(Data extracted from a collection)
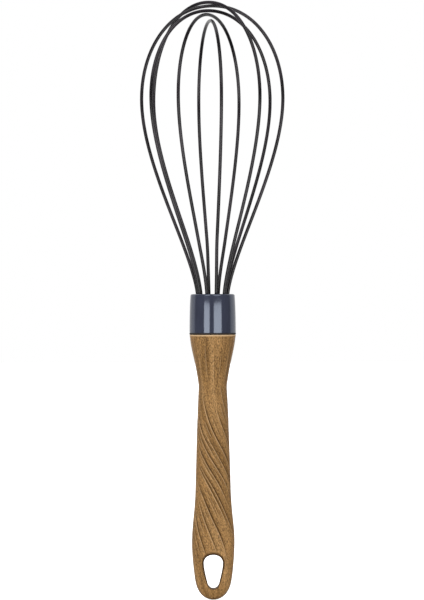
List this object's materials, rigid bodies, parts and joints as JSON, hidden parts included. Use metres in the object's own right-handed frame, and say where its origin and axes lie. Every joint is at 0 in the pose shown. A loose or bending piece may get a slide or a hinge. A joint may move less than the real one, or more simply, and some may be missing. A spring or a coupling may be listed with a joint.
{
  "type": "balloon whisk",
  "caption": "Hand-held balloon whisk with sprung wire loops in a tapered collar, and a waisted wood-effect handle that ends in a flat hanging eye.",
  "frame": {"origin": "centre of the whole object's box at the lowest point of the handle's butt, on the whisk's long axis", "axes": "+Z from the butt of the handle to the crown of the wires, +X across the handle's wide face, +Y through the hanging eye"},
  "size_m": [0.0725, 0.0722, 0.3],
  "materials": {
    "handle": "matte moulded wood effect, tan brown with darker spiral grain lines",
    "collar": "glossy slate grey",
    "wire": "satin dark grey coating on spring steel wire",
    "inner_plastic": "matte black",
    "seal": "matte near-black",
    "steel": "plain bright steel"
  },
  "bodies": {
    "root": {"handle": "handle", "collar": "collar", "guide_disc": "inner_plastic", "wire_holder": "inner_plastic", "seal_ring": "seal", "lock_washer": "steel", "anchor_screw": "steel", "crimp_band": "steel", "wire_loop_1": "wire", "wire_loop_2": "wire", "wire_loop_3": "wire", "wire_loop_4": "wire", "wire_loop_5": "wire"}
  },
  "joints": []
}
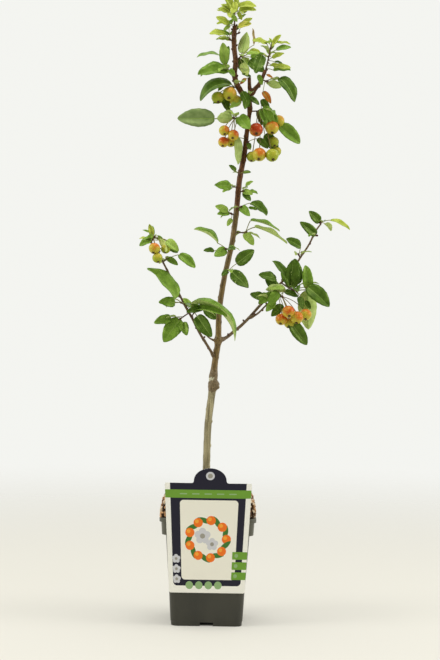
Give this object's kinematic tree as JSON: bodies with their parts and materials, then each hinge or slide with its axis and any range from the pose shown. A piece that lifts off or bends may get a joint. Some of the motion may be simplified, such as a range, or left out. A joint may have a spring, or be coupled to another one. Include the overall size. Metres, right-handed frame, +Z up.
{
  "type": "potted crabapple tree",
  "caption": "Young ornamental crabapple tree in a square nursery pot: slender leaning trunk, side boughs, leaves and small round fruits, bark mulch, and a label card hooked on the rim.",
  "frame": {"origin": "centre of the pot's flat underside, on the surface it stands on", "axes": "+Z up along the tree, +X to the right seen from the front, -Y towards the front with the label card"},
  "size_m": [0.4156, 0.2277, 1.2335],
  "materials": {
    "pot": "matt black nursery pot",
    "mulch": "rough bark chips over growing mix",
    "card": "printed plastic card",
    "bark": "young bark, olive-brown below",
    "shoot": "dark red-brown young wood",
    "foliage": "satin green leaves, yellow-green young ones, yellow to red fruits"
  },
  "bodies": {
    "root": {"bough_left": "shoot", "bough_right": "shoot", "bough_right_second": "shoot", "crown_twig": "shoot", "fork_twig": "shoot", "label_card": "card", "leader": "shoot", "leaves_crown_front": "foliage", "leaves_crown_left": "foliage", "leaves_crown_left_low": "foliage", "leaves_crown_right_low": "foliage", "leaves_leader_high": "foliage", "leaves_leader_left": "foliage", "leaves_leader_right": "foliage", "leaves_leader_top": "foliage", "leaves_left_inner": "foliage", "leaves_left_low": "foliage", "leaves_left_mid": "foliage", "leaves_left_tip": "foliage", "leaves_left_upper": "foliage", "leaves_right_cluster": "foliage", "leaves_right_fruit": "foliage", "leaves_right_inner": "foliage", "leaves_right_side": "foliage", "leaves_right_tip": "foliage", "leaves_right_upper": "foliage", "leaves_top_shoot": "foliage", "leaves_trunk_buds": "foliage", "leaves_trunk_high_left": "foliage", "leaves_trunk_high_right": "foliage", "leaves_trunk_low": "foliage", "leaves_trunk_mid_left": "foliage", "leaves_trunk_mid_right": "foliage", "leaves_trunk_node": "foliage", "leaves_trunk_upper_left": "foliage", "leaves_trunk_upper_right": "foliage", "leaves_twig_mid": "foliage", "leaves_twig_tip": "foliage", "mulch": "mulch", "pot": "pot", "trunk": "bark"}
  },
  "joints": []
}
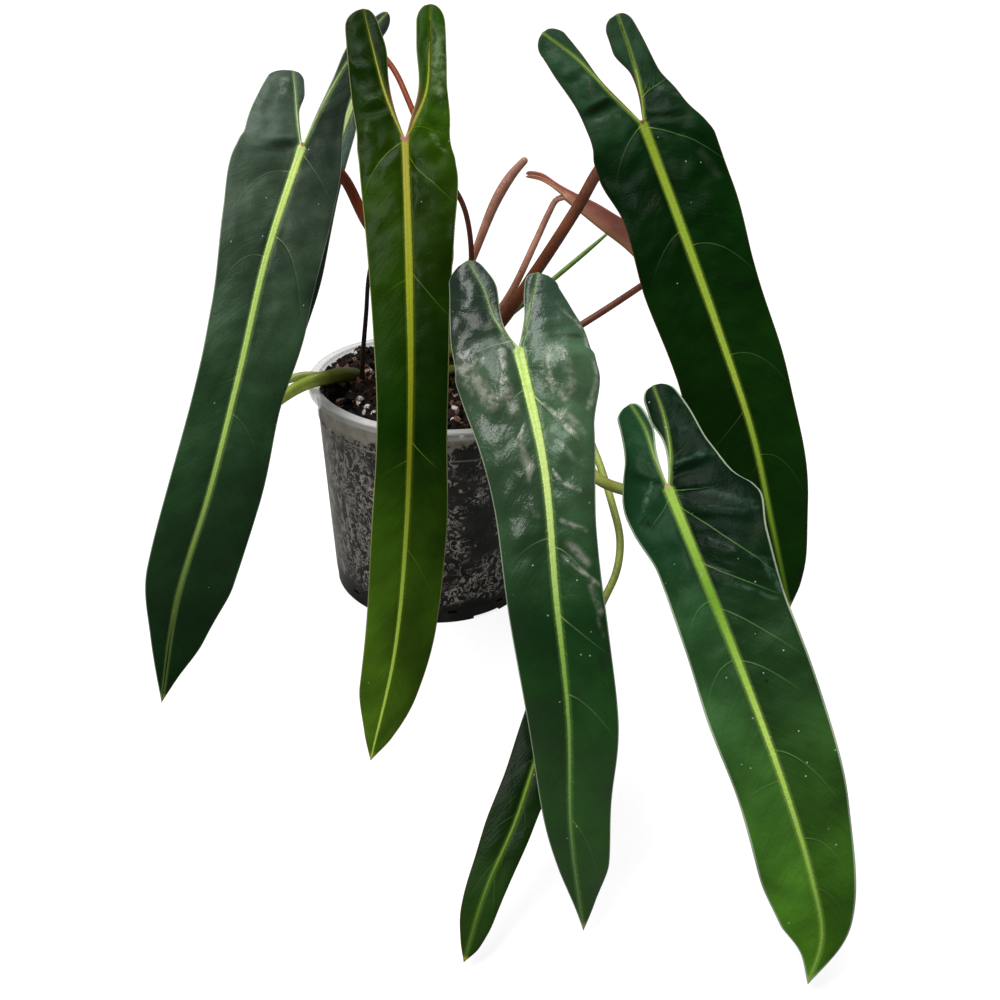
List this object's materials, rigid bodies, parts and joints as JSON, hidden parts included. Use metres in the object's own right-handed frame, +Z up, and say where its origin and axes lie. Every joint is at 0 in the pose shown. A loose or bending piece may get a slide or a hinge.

## SET EXERCISE
Reproduce the full listing word for word.

## REPLY TO THE TASK
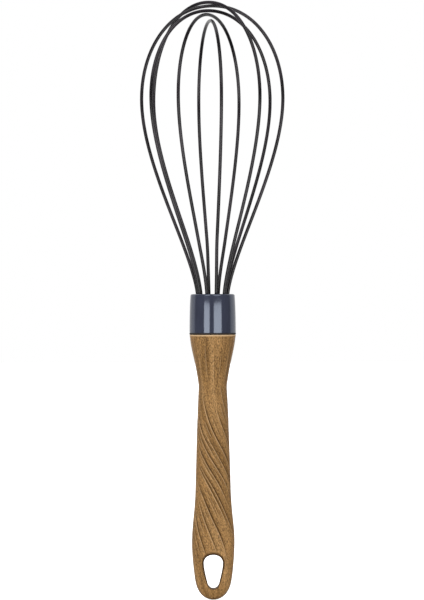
List this object's materials, rigid bodies, parts and joints as JSON, hidden parts included. Use metres in the object's own right-handed frame, and say where its origin and axes lie. Every joint is at 0 in the pose shown. A loose or bending piece may get a slide or a hinge. A joint may move less than the real one, or more simply, and some may be missing. A spring or a coupling may be listed with a joint.
{
  "type": "balloon whisk",
  "caption": "Hand-held balloon whisk with sprung wire loops in a tapered collar, and a waisted wood-effect handle that ends in a flat hanging eye.",
  "frame": {"origin": "centre of the whole object's box at the lowest point of the handle's butt, on the whisk's long axis", "axes": "+Z from the butt of the handle to the crown of the wires, +X across the handle's wide face, +Y through the hanging eye"},
  "size_m": [0.0725, 0.0722, 0.3],
  "materials": {
    "handle": "matte moulded wood effect, tan brown with darker spiral grain lines",
    "collar": "glossy slate grey",
    "wire": "satin dark grey coating on spring steel wire",
    "inner_plastic": "matte black",
    "seal": "matte near-black",
    "steel": "plain bright steel"
  },
  "bodies": {
    "root": {"handle": "handle", "collar": "collar", "guide_disc": "inner_plastic", "wire_holder": "inner_plastic", "seal_ring": "seal", "lock_washer": "steel", "anchor_screw": "steel", "crimp_band": "steel", "wire_loop_1": "wire", "wire_loop_2": "wire", "wire_loop_3": "wire", "wire_loop_4": "wire", "wire_loop_5": "wire"}
  },
  "joints": []
}
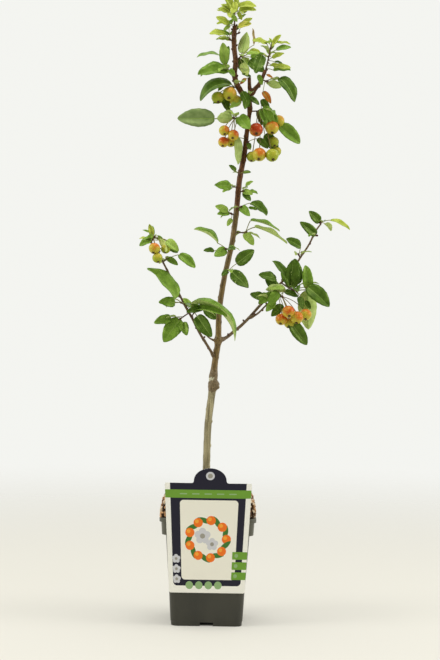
Give this object's kinematic tree as JSON: bodies with their parts and materials, then each hinge or slide with its axis and any range from the pose shown. A piece that lifts off or bends may get a joint. Some of the motion may be simplified, such as a range, or left out. A joint may have a spring, or be coupled to another one. Include the overall size. Metres, right-handed frame, +Z up.
{
  "type": "potted crabapple tree",
  "caption": "Young ornamental crabapple tree in a square nursery pot: slender leaning trunk, side boughs, leaves and small round fruits, bark mulch, and a label card hooked on the rim.",
  "frame": {"origin": "centre of the pot's flat underside, on the surface it stands on", "axes": "+Z up along the tree, +X to the right seen from the front, -Y towards the front with the label card"},
  "size_m": [0.4156, 0.2277, 1.2335],
  "materials": {
    "pot": "matt black nursery pot",
    "mulch": "rough bark chips over growing mix",
    "card": "printed plastic card",
    "bark": "young bark, olive-brown below",
    "shoot": "dark red-brown young wood",
    "foliage": "satin green leaves, yellow-green young ones, yellow to red fruits"
  },
  "bodies": {
    "root": {"bough_left": "shoot", "bough_right": "shoot", "bough_right_second": "shoot", "crown_twig": "shoot", "fork_twig": "shoot", "label_card": "card", "leader": "shoot", "leaves_crown_front": "foliage", "leaves_crown_left": "foliage", "leaves_crown_left_low": "foliage", "leaves_crown_right_low": "foliage", "leaves_leader_high": "foliage", "leaves_leader_left": "foliage", "leaves_leader_right": "foliage", "leaves_leader_top": "foliage", "leaves_left_inner": "foliage", "leaves_left_low": "foliage", "leaves_left_mid": "foliage", "leaves_left_tip": "foliage", "leaves_left_upper": "foliage", "leaves_right_cluster": "foliage", "leaves_right_fruit": "foliage", "leaves_right_inner": "foliage", "leaves_right_side": "foliage", "leaves_right_tip": "foliage", "leaves_right_upper": "foliage", "leaves_top_shoot": "foliage", "leaves_trunk_buds": "foliage", "leaves_trunk_high_left": "foliage", "leaves_trunk_high_right": "foliage", "leaves_trunk_low": "foliage", "leaves_trunk_mid_left": "foliage", "leaves_trunk_mid_right": "foliage", "leaves_trunk_node": "foliage", "leaves_trunk_upper_left": "foliage", "leaves_trunk_upper_right": "foliage", "leaves_twig_mid": "foliage", "leaves_twig_tip": "foliage", "mulch": "mulch", "pot": "pot", "trunk": "bark"}
  },
  "joints": []
}
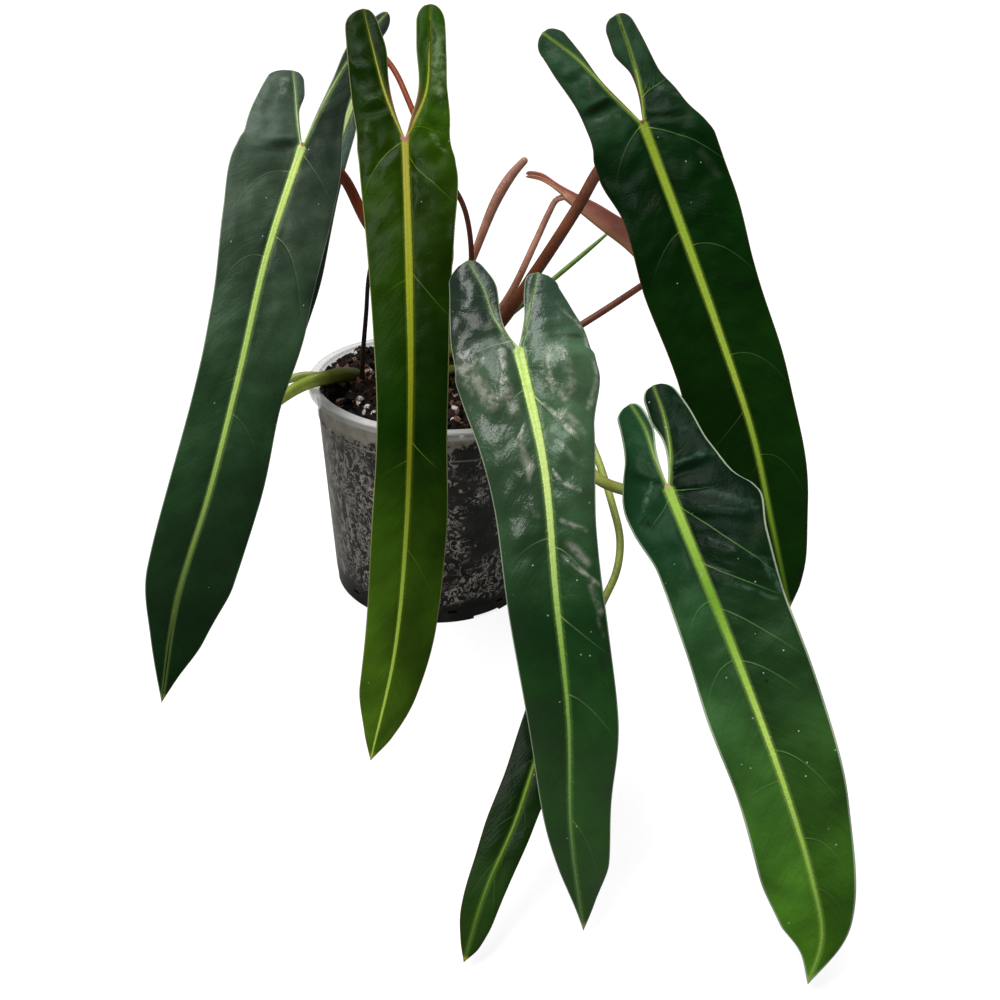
List this object's materials, rigid bodies, parts and joints as JSON, hidden parts included. Use metres in the object's own right-handed frame, +Z up, and say where its origin and axes lie. Every joint is at 0 in the pose shown. A loose or bending piece may get a slide or a hinge.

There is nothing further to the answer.